-- SHORT EXERCISE --
Which lines below hold the word "follow"? Report each one.

-- RECORDS FOR THIS TASK --
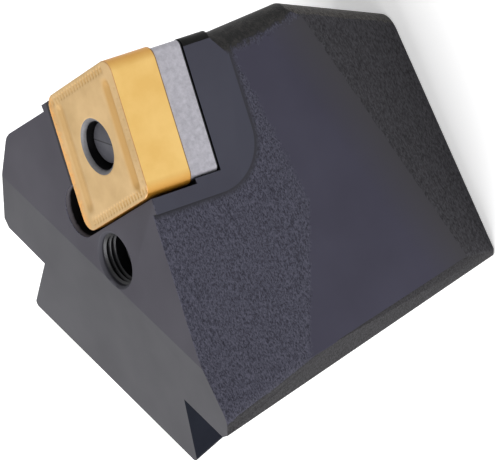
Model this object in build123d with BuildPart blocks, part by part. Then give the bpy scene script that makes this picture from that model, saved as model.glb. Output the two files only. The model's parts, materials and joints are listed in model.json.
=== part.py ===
from build123d import *
import os
from math import atan2, cos, hypot, radians, sin, tan

# Frame: x = 0 is the seating plane of the shoulders, y = 0 the middle of the
# dovetail tongue, z = 0 the bottom face. +X points to the cutting corner.

# Head
head_height = 68.0
head_width = 72.4
end_lean = 8.8
shoulder_chamfer = 1.5
crease_x = 12.0
rake_tilt = 8.0

# Cast flanks that meet at the nose
nose_y = 7.8
flank_nose_x = 53.9
flank_angle = 40.9
flank_draft = 1.5
flank_nose_radius = 5.0
heel_angle = 46.5
heel_start_x = 13.5
heel_blend_radius = 40.0
cast_radius = 3.5
slight_bend = 8.0

# Undercut below the flanks
undercut_nose_x = 37.7
undercut_angle = 43.7
undercut_lean = 22.0
undercut_nose_radius = 4.0
ridge_radius = 1.0
bottom_radius = 0.6

# Milled facet across the front flank
facet_angle = 39.6
facet_lean = 7.5
facet_x = 6.0
facet_y = -26.7
facet_depth = 60.4

# Tapered dovetail tongue
tongue_depth = 13.0
tongue_root_width = 45.2
tongue_height = 46.0
tongue_undercut = 17.0
tongue_taper = 16.0
tongue_corner_radius = 0.9
tongue_root_depth = 2.0

# Cutting insert: a rhomb with a hole
insert_edge = 25.79
insert_corner_angle = 80.0
insert_thickness = 9.525
insert_nose_radius = 2.4
insert_hole_radius = 4.56
insert_hole_mouth = 0.6
groove_land = 0.5
groove_depth = 0.45
groove_slope = 55.0
ring_radius = 8.6
ring_drop = 0.1
ring_slope = 45.0
insert_reach = 25.5
insert_proud = 0.5

# Shim below the insert
shim_inset = 0.6
shim_thickness = 6.35
shim_corner_radius = 1.2
shim_chamfer = 0.3

# Insert pocket and the raised pads round it
wall_gap = 0.5
wall_step_depth = 10.3
shim_wall_gap = 0.14
pocket_corner_radius = 0.8
pad_offset = 12.25
pad_end = 14.25
pad_depth = 24.6
pad_corner_radius = 9.5
pad_nose_radius = 1.6
pad_nose_start = 8.8
pad_nose_depth = 21.6
pad_nose_end = 12.8
pad_sink = 6.0
relief_radius = 4.9
relief_along = 4.3
relief_outside = 0.9
relief_drop = 0.5

# Slotted pin that holds the shim
pin_radius = 6.0
pin_wall = 1.3
pin_clearance = 0.05
pin_slit = 1.2
pin_top_drop = 0.5
pin_sink = 6.0

# Lever screw
screw_back = 20.4
screw_aside = 8.1
screw_radius = 4.85
screw_clearance = 0.1
screw_recess = 5.8
screw_length = 27.8
screw_bore_spare = 2.6
countersink_radius = 5.5
hex_across_flats = 5.0
hex_depth = 4.6
screw_end_chamfer = 0.7
groove_width = 4.6
groove_neck_radius = 2.4

# Clamping lever
lever_pin_gap = 1.825
lever_top_depth = 1.75
lever_top_radius = 3.9
lever_top_height = 4.6
lever_top_chamfer = 0.3
lever_top_gap = 0.86
lever_roof_slope = 7.0
lever_neck_radius = 2.7
lever_width = 6.4
lever_heel_radius = 3.8
lever_tip_radius = 2.0
lever_tip_gap = 0.25
lever_travel = 0.6
chamber_radius = 5.4
chamber_gap = 0.3
slot_side_gap = 0.4

# Worked out from the sizes above
half_width = head_width / 2
half_corner = radians(insert_corner_angle / 2)
edge_offset = insert_edge * cos(half_corner) * sin(half_corner)
oversize = 4 * head_height
tilt = radians(rake_tilt)
rake_x_dir = Vector(cos(tilt), 0, -sin(tilt))
rake_normal = Vector(sin(tilt), 0, cos(tilt))
front_top = Plane(origin=(crease_x, 0, head_height), x_dir=rake_x_dir, z_dir=rake_normal)

# The rake plane starts at the insert's centre; its x axis points to the cutting corner
rake_origin = front_top.from_local_coords((insert_reach, nose_y, insert_proud))
rake = Plane(origin=rake_origin, x_dir=rake_x_dir, z_dir=rake_normal)
insert_middle = Plane(origin=rake_origin, z_dir=(0, 1, 0))
floor_depth = insert_thickness + shim_thickness
pivot_depth = floor_depth + pin_sink + lever_pin_gap + lever_heel_radius

# The lever works in the plane through the insert's centre and the screw
screw_distance = hypot(screw_back, screw_aside)
lever_x_dir = -(rake.x_dir * screw_back + rake.y_dir * screw_aside) / screw_distance
lever_plane = Plane(origin=rake_origin, x_dir=lever_x_dir, z_dir=lever_x_dir.cross(rake_normal))
lever_tip_reach = screw_distance - groove_neck_radius - lever_tip_gap - lever_tip_radius
lever_top_shift = insert_hole_radius - lever_top_radius - lever_top_gap
screw_axis = rake.shift_origin(rake.from_local_coords((-screw_back, -screw_aside, 0)))


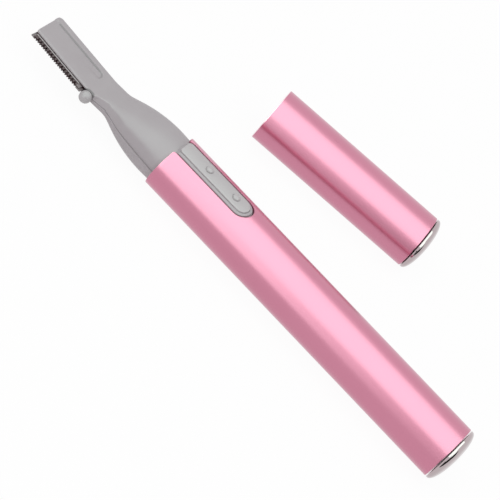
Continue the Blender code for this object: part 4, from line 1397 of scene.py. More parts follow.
@dataclass(frozen=True)
class HeadForm:
    """The outer form of the head: blade plate, waist, neck and the oval core inside the sleeve."""

    tube: Tube
    plate: Plate
    waist_reach: float = 0.0190
    waist_width: float = 0.0098
    waist_depth: float = 0.0042
    waist_power: float = 3.2
    plate_power: float = 12.0
    swell_power: float = 2.1
    swell_ease: float = 0.05
    facet: tuple[tuple[float, float, float, float], ...] = (
        (0.0246, 0.0057, 25.0, 0.00005),
        (0.0222, 0.0045, 25.0, 0.00005),
        (0.0195, 0.0041, 24.0, 0.00007),
        (0.0165, 0.0050, 18.0, 0.00012),
        (0.0130, 0.0063, 11.0, 0.00030),
        (0.0088, 0.0070, 8.0, 0.00060),
        (0.0000, 0.0079, 6.0, 0.00080),
    )
    facet_fade: float = 0.0016
    ring_points: int = 200
    dense_points: int = 720
    plate_step: float = 0.00022
    neck_step: float = 0.00050
    blur: float = 0.0010
    blur_samples: int = 7
    tip_steps: tuple[float, ...] = (0.0, 0.02, 0.07, 0.16, 0.30, 0.45, 0.65, 0.90, 1.15, 1.5)

    def neck(self, ahead: float) -> Triple:
        """Size the neck's section.

        Args:
            ahead: Distance ahead of the mouth.

        Returns:
            Its half width, half depth and boxiness.
        """
        share = 1.0 - ahead / self.waist_reach
        eased = share * share / (share + self.swell_ease) * (1.0 + self.swell_ease)
        swell = 1.0 - (1.0 - eased) ** self.swell_power
        half_width = self.waist_width / 2 + (self.tube.core_width - self.waist_width / 2) * swell
        half_depth = self.waist_depth / 2 + (self.tube.core_depth - self.waist_depth / 2) * swell
        return half_width, half_depth, self.waist_power + (2.0 - self.waist_power) * share

    def plain_station(self, ahead: float) -> list[float]:
        """Size one section of the head.

        Args:
            ahead: Distance ahead of the mouth.

        Returns:
            The four coordinates of its plan line's two ends, its half depth and one over its boxiness.
        """
        plate = self.plate
        ahead = max(ahead, 0.0)
        if ahead <= self.waist_reach:
            half_width, half_depth, power = self.neck(ahead)
            return [-ahead, -half_width, -ahead, half_width, half_depth, 1.0 / power]
        if ahead >= plate.root:
            along = plate.root - ahead
            start = plate.length / 2
            lean = plate.slant / 2 * min(max((-along - start) / (plate.length - start), 0.0), 1.0)
            near = plate.out(along + lean, plate.near)
            far = plate.out(along - lean, plate.far)
            return [*near, *far, plate.depth / 2, 1.0 / self.plate_power]
        share = (ahead - self.waist_reach) / (plate.root - self.waist_reach)
        first = self.plain_station(self.waist_reach)
        last = self.plain_station(plate.root)
        return [a + (b - a) * share for a, b in zip(first, last)]

    def station(self, ahead: float) -> list[float]:
        """Average nearby sections, so that the lines of the plate flow into the neck.

        Args:
            ahead: Distance ahead of the mouth.

        Returns:
            What plain_station gives.
        """
        reach = min(self.blur, ahead / 2)
        half = self.blur_samples // 2
        rows = [self.plain_station(ahead + reach * step / half) for step in range(-half, half + 1)]
        return [sum(column) / len(rows) for column in zip(*rows)]

    def ring(self, ahead: float, faceted: bool, from_tip: float = FAR) -> list[Vector]:
        """Return one section of the head.

        Args:
            ahead: Distance ahead of the mouth; below zero it lies inside the sleeve.
            faceted: Give it the facet on the blade side.
            from_tip: Distance from the tip's line, where the corners and the edge are rounded.

        Returns:
            Evenly spaced points, from the blade side over the top.
        """
        plate = self.plate
        if ahead <= 0.0:
            ends = [-ahead, -self.tube.core_width, -ahead, self.tube.core_width]
            half_depth, power = self.tube.core_depth, 2.0
        else:
            *ends, half_depth, inverse = self.station(ahead)
            power = 1.0 / inverse
        near, far = Vector(ends[:2]), Vector(ends[2:])
        across = (far - near).normalized()
        shrink = rounding(from_tip, plate.edge)
        near += across * (rounding(from_tip, plate.tip_small_radius) + shrink)
        far -= across * (rounding(from_tip, plate.tip_radius) + shrink)
        middle, half = (near + far) / 2, (far - near).length / 2
        depth = half_depth - shrink
        dense = []
        for index in range(self.dense_points):
            turn = math.pi - index * math.tau / self.dense_points
            side, height = boxed(turn, power)
            spot = middle + across * (half * side)
            dense.append(Vector((spot.x, spot.y, depth * height)))
        if faceted and 0.0 <= ahead <= self.facet[0][0]:
            self.cut_facet(dense, ahead)
        points = even_points(dense, self.ring_points)
        if ahead > self.waist_reach:
            for point in points:
                if point.z > 0.0:
                    top = min(point.z / depth, 1.0) ** plate.dish_power
                    point.z -= plate.dish(*plate.back(point.x, point.y)) * top
        return points

    def cut_facet(self, points: list[Vector], ahead: float) -> None:
        """Press the points beyond the blade side's facet back onto it.

        Args:
            points: Points of one section, which are moved.
            ahead: Its distance ahead of the mouth.
        """
        offset, degrees, softness = between(self.facet, ahead)
        lean = math.radians(degrees)
        outward = Vector((0.0, -math.cos(lean), math.sin(lean)))
        for point in points:
            if point.y >= 0.0 or point.z <= -self.facet_fade:
                continue
            beyond = outward.y * point.y + outward.z * point.z - offset
            press = (beyond + math.hypot(beyond, softness)) / 2
            press *= smooth_step(-self.facet_fade, -self.facet_fade / 2, point.z)
            point -= outward * press

    def rings(self, faceted: bool, front: float, end: float) -> list[list[Vector]]:
        """Return the sections from a front place to an end inside the sleeve.

        Args:
            faceted: Give them the facet on the blade side.
            front: Distance ahead of the mouth where they start.
            end: X inside the sleeve where they stop.

        Returns:
            Rings from the front to the end.
        """
        plate = self.plate
        tip = plate.root + plate.length
        rows = []
        if front >= tip:
            gaps = [step * MILLIMETRE for step in self.tip_steps]
            rows = [self.ring(tip - gap, faceted, gap) for gap in gaps]
            front = tip - gaps[-1] - self.plate_step
        ahead = front
        while ahead > self.neck_step / 2:
            rows.append(self.ring(ahead, faceted))
            ahead -= self.plate_step if ahead > self.waist_reach else self.neck_step
        rows.append(self.ring(0.0, faceted))
        rows.append(self.ring(-self.neck_step * 2, False))
        rows.append(self.ring(-end, False))
        return rows


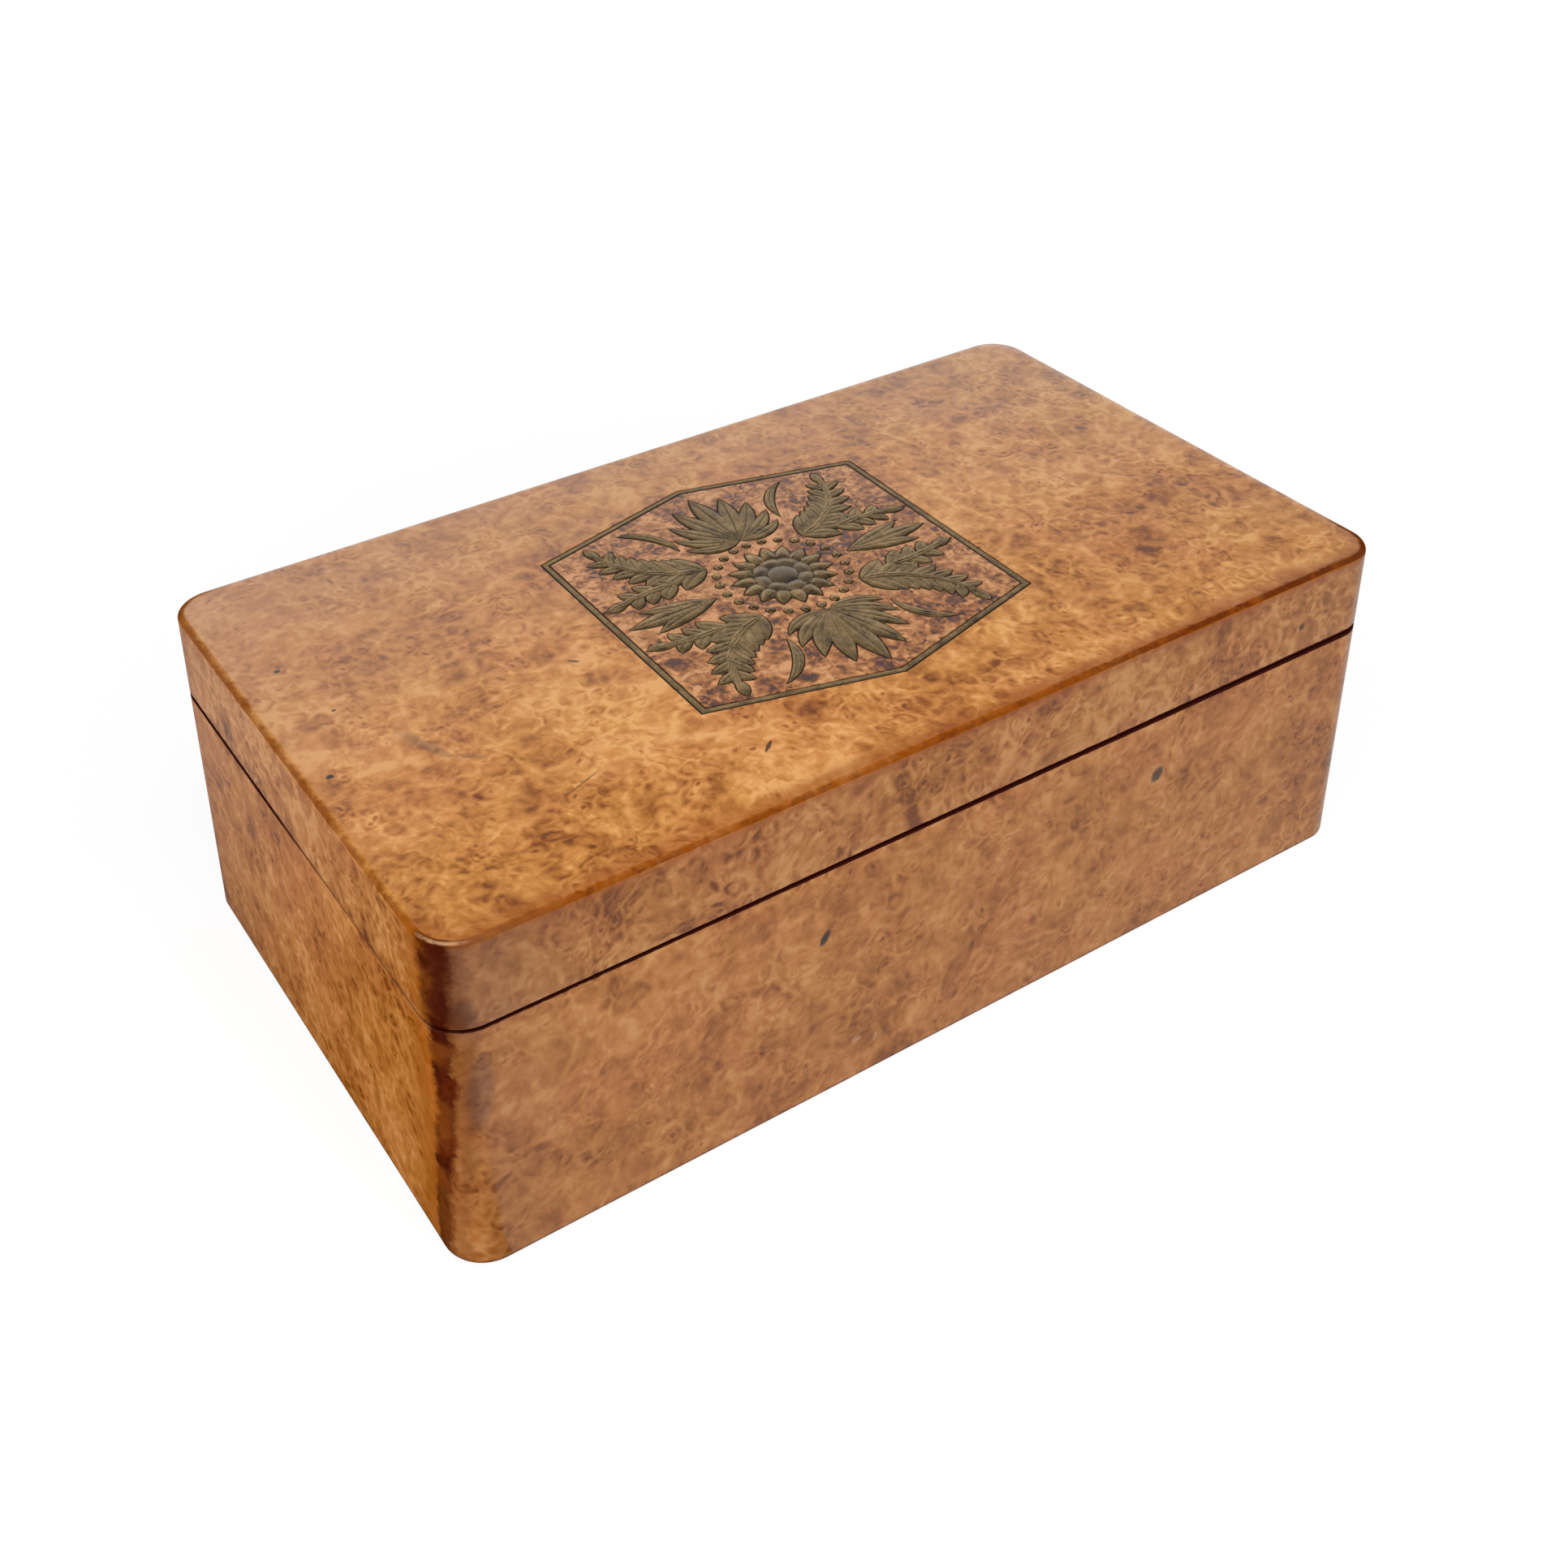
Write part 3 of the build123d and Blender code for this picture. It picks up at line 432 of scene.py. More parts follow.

-- COMPLETE OUTPUT --
Continue the Blender code for this object: part 4, from line 1397 of scene.py. More parts follow.
Write part 3 of the build123d and Blender code for this picture. It picks up at line 432 of scene.py. More parts follow.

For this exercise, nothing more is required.